3D code data
##########
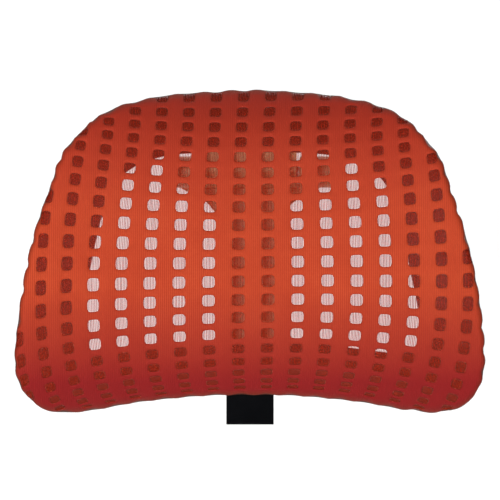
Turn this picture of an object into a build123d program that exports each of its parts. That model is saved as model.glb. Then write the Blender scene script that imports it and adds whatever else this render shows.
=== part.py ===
from build123d import *
import math
import os
import time

# Chair headrest attachment: a dished ring frame under a stretched knit cover,
# hinged on a carriage that slides in steps on a flat post.
# Millimetres. +X right as seen by someone facing the cover, +Y back, +Z up.
# The model is laid out about the middle of the cover's front (x = 0, z = 0 on
# the front surface) and moved at the end, so that the origin of the written
# files is the middle of the mounting face on the foot of the post.

# ---------------------------------------------------------------- dimensions
ORIGIN_Y = 60.0            # mounting face behind the middle of the cover
ORIGIN_Z = -96.0           # middle of the bolt pair below the middle of the cover

# front surface: wings come forward, top and bottom roll back
WING_FORWARD = 20.0        # how far the side edges come forward
WING_X = 170.0             # half width where that is measured
ROLL_FADE = 0.35           # the roll is this much weaker at the sides
ROLL_2, ROLL_3, ROLL_4 = 6.94841739e-4, -7.42266743e-6, 1.65908564e-7

COVER_T = 1.5              # knit cover thickness
COVER_DEPTH = 13.5         # front of the cover to the back of its turned edge
FRAME_FRONT = 1.8          # front of the frame behind the front of the cover
FRAME_WALL = 3.5           # frame's front wall
BEZEL_FRONT = 13.7
BEZEL_T = 2.5

HINGE_Y, HINGE_Z = 35.0, 66.0
KNUCKLE_R = 11.5
KNUCKLE_HALF = 34.0        # centre knuckle, half length
OUTER_IN, OUTER_OUT = 36.5, 61.5
AXLE_R = 4.0
BUSH_R = 6.0

POST_W, POST_T = 35.0, 10.0
POST_Y = 48.0              # front face of the post
POST_BOTTOM, POST_TOP = -120.2, 77.0
FOOT_TOP = -72.0
BOLT_SPACING = 24.0
BOLT_R = 3.05
INSERT_R = 4.0

STEP = 8.0                 # pitch of the height steps
STEPS = 6                  # steps above the lowest position
TRAVEL = STEP * STEPS
NOTCH_R = 3.4
NOTCH_Y = 59.2
NOSE_R = 3.0
NOSE_Z = 20.0
STOP_Z = 6.0

HOUSING_BOTTOM, HOUSING_TOP = -10.0, 52.0
HOUSING_FRONT = 38.0
HOUSING_X = 24.0
HOUSING_IN = 19.0
LIP_BOTTOM = -62.0         # the housing's front lip runs down over the post
LIP_X = 19.0
COVER_PLATE_Y = 59.4
TOWER_END = 80.0

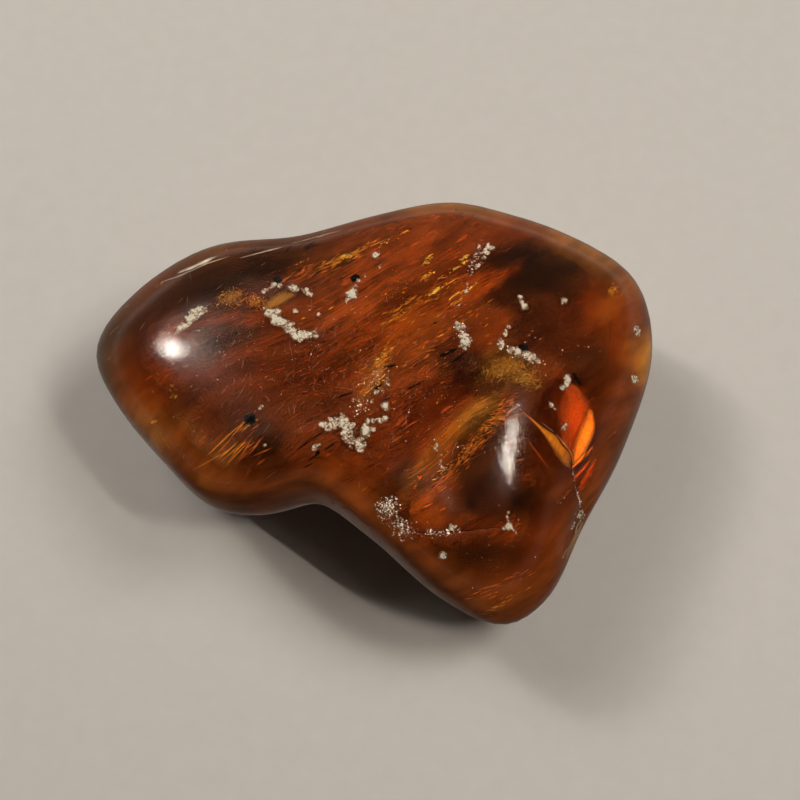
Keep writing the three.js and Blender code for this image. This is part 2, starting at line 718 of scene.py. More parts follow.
    def scatter(self, rng: Rng, count: int, depths: Pair, rim: float = 2.0) -> Array:
        """Random places under the skin, all round.

        Args:
            rng: Source of the places.
            count: How many.
            depths: Nearest and furthest below the skin, in mm.
            rim: How much deeper they lie at the sides, in mm.

        Returns:
            One place a row, in mm.
        """
        pick = rng.integers(0, len(self.faces), count)
        share = rng.dirichlet((1, 1, 1), count)[:, :, None]
        corners = self.faces[pick]
        skin = (self.skin_points[corners] * share).sum(axis=1)
        inward = unit((self.skin_normals[corners] * share).sum(axis=1))
        depth = depths[0] + (depths[1] - depths[0]) * rng.random(count) ** 1.3
        depth = depth + rim * self.sideways(inward)
        return skin - inward * depth[:, None]

    def swarm(self, cluster: Cluster, rng: Rng) -> tuple[Array, Array]:
        """Places of a cluster's things.

        Args:
            cluster: The cluster.
            rng: Source of the places.

        Returns:
            The places under the skin, in mm, and the skin's normals over them.
        """
        turn = math.radians(cluster.turn)
        offset = rng.normal(0, 0.5, (cluster.count, 2)) * np.array(cluster.size)
        x, y = self.plan(np.array(cluster.at))[0][:, None] + np.array(
            [
                offset[:, 0] * math.cos(turn) - offset[:, 1] * math.sin(turn),
                offset[:, 0] * math.sin(turn) + offset[:, 1] * math.cos(turn),
            ]
        )
        points, normals = self.settle(x, y)
        depth = cluster.depth * rng.uniform(0.6, 1.4, cluster.count)
        return points - normals * depth[:, None], normals


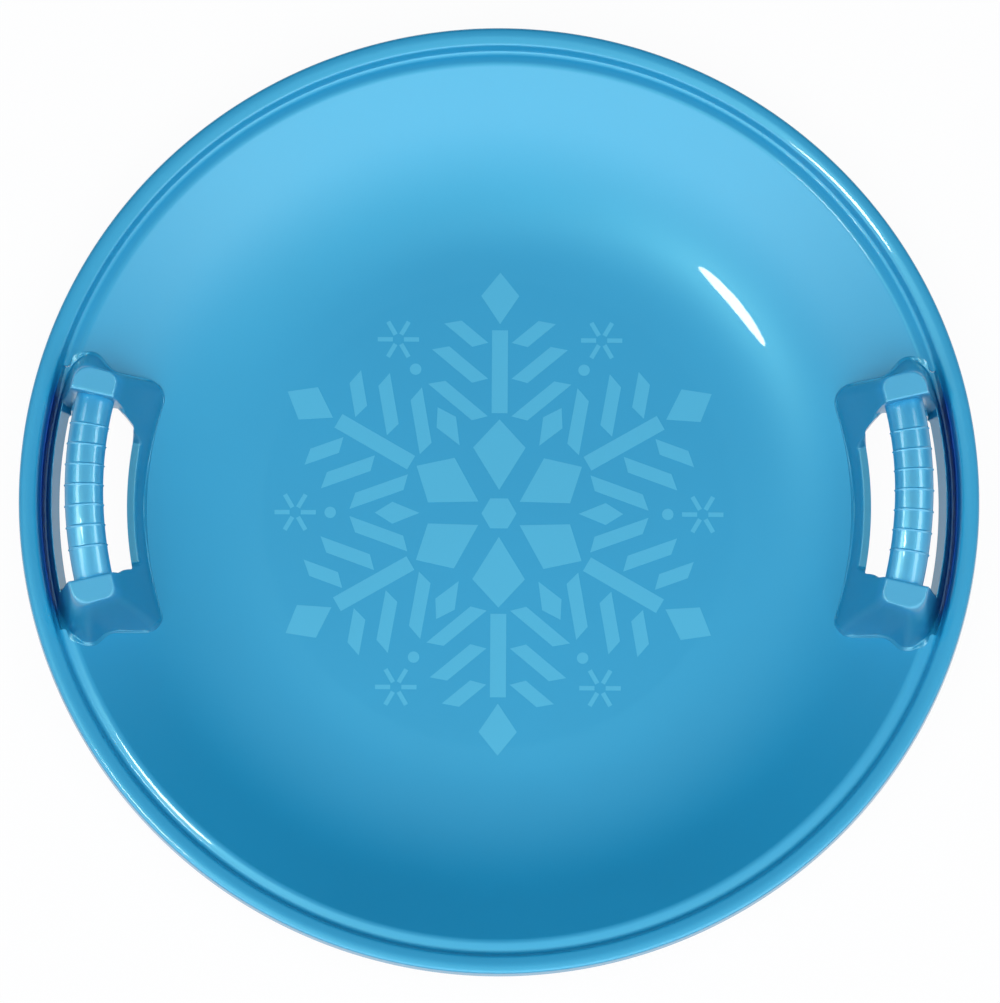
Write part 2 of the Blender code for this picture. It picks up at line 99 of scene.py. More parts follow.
##########
PROBLEM TO WORK ON
Go through the entries and repeat each one exactly.

EXERCISE SOLUTION
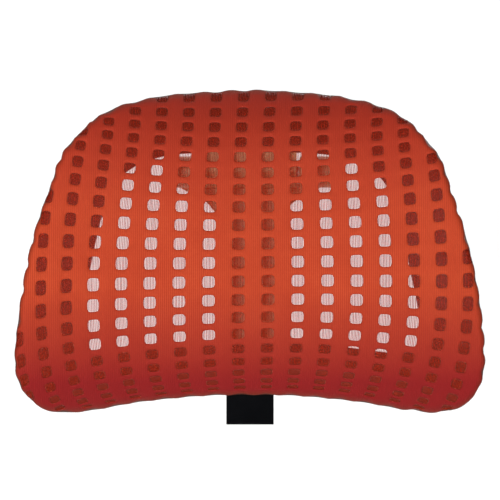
Turn this picture of an object into a build123d program that exports each of its parts. That model is saved as model.glb. Then write the Blender scene script that imports it and adds whatever else this render shows.
=== part.py ===
from build123d import *
import math
import os
import time

# Chair headrest attachment: a dished ring frame under a stretched knit cover,
# hinged on a carriage that slides in steps on a flat post.
# Millimetres. +X right as seen by someone facing the cover, +Y back, +Z up.
# The model is laid out about the middle of the cover's front (x = 0, z = 0 on
# the front surface) and moved at the end, so that the origin of the written
# files is the middle of the mounting face on the foot of the post.

# ---------------------------------------------------------------- dimensions
ORIGIN_Y = 60.0            # mounting face behind the middle of the cover
ORIGIN_Z = -96.0           # middle of the bolt pair below the middle of the cover

# front surface: wings come forward, top and bottom roll back
WING_FORWARD = 20.0        # how far the side edges come forward
WING_X = 170.0             # half width where that is measured
ROLL_FADE = 0.35           # the roll is this much weaker at the sides
ROLL_2, ROLL_3, ROLL_4 = 6.94841739e-4, -7.42266743e-6, 1.65908564e-7

COVER_T = 1.5              # knit cover thickness
COVER_DEPTH = 13.5         # front of the cover to the back of its turned edge
FRAME_FRONT = 1.8          # front of the frame behind the front of the cover
FRAME_WALL = 3.5           # frame's front wall
BEZEL_FRONT = 13.7
BEZEL_T = 2.5

HINGE_Y, HINGE_Z = 35.0, 66.0
KNUCKLE_R = 11.5
KNUCKLE_HALF = 34.0        # centre knuckle, half length
OUTER_IN, OUTER_OUT = 36.5, 61.5
AXLE_R = 4.0
BUSH_R = 6.0

POST_W, POST_T = 35.0, 10.0
POST_Y = 48.0              # front face of the post
POST_BOTTOM, POST_TOP = -120.2, 77.0
FOOT_TOP = -72.0
BOLT_SPACING = 24.0
BOLT_R = 3.05
INSERT_R = 4.0

STEP = 8.0                 # pitch of the height steps
STEPS = 6                  # steps above the lowest position
TRAVEL = STEP * STEPS
NOTCH_R = 3.4
NOTCH_Y = 59.2
NOSE_R = 3.0
NOSE_Z = 20.0
STOP_Z = 6.0

HOUSING_BOTTOM, HOUSING_TOP = -10.0, 52.0
HOUSING_FRONT = 38.0
HOUSING_X = 24.0
HOUSING_IN = 19.0
LIP_BOTTOM = -62.0         # the housing's front lip runs down over the post
LIP_X = 19.0
COVER_PLATE_Y = 59.4
TOWER_END = 80.0

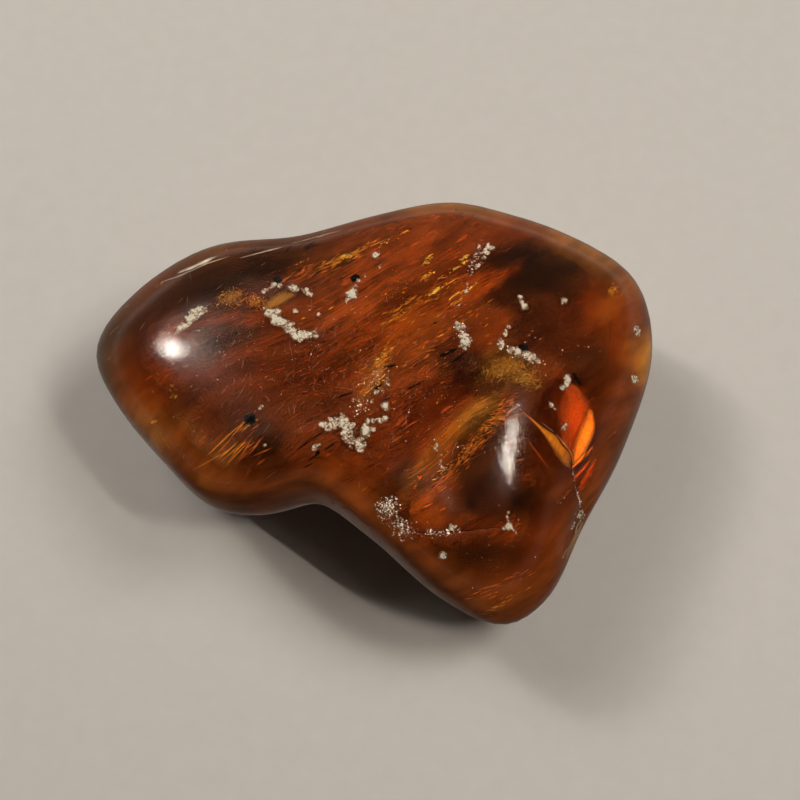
Keep writing the three.js and Blender code for this image. This is part 2, starting at line 718 of scene.py. More parts follow.
    def scatter(self, rng: Rng, count: int, depths: Pair, rim: float = 2.0) -> Array:
        """Random places under the skin, all round.

        Args:
            rng: Source of the places.
            count: How many.
            depths: Nearest and furthest below the skin, in mm.
            rim: How much deeper they lie at the sides, in mm.

        Returns:
            One place a row, in mm.
        """
        pick = rng.integers(0, len(self.faces), count)
        share = rng.dirichlet((1, 1, 1), count)[:, :, None]
        corners = self.faces[pick]
        skin = (self.skin_points[corners] * share).sum(axis=1)
        inward = unit((self.skin_normals[corners] * share).sum(axis=1))
        depth = depths[0] + (depths[1] - depths[0]) * rng.random(count) ** 1.3
        depth = depth + rim * self.sideways(inward)
        return skin - inward * depth[:, None]

    def swarm(self, cluster: Cluster, rng: Rng) -> tuple[Array, Array]:
        """Places of a cluster's things.

        Args:
            cluster: The cluster.
            rng: Source of the places.

        Returns:
            The places under the skin, in mm, and the skin's normals over them.
        """
        turn = math.radians(cluster.turn)
        offset = rng.normal(0, 0.5, (cluster.count, 2)) * np.array(cluster.size)
        x, y = self.plan(np.array(cluster.at))[0][:, None] + np.array(
            [
                offset[:, 0] * math.cos(turn) - offset[:, 1] * math.sin(turn),
                offset[:, 0] * math.sin(turn) + offset[:, 1] * math.cos(turn),
            ]
        )
        points, normals = self.settle(x, y)
        depth = cluster.depth * rng.uniform(0.6, 1.4, cluster.count)
        return points - normals * depth[:, None], normals


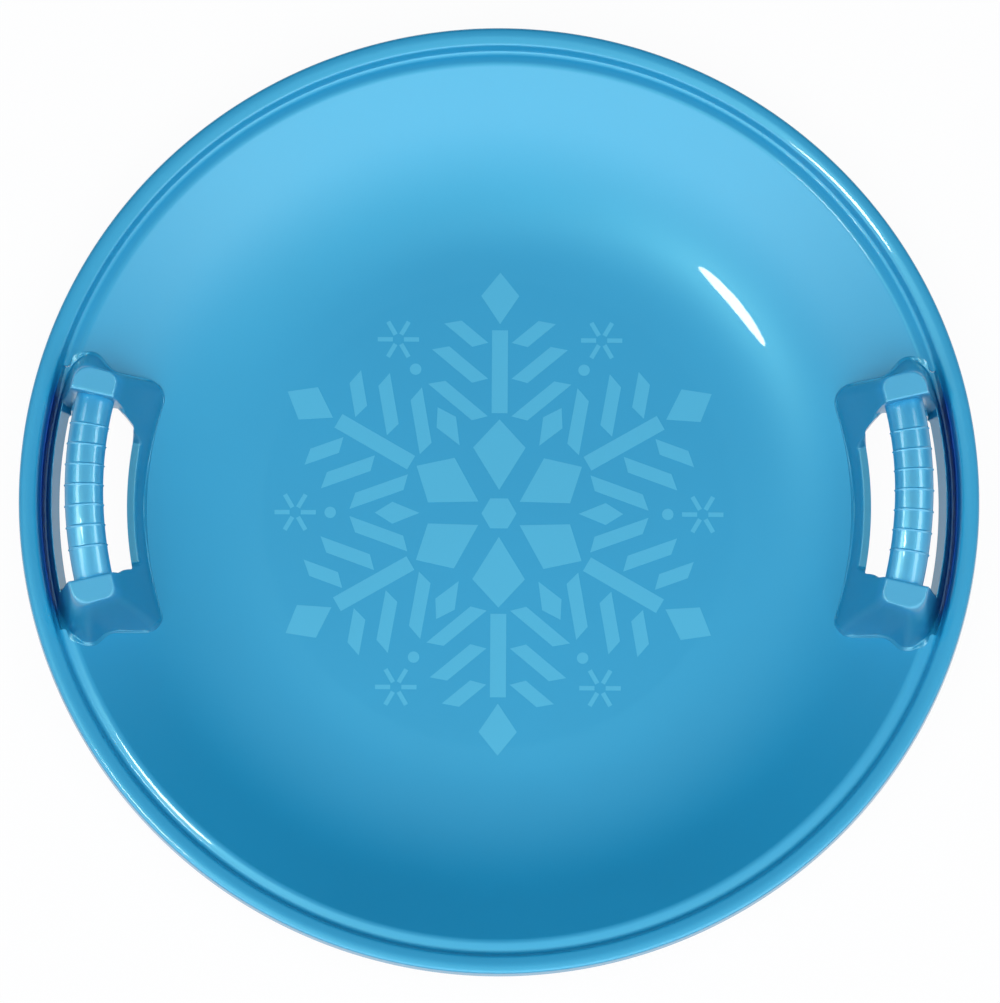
Write part 2 of the Blender code for this picture. It picks up at line 99 of scene.py. More parts follow.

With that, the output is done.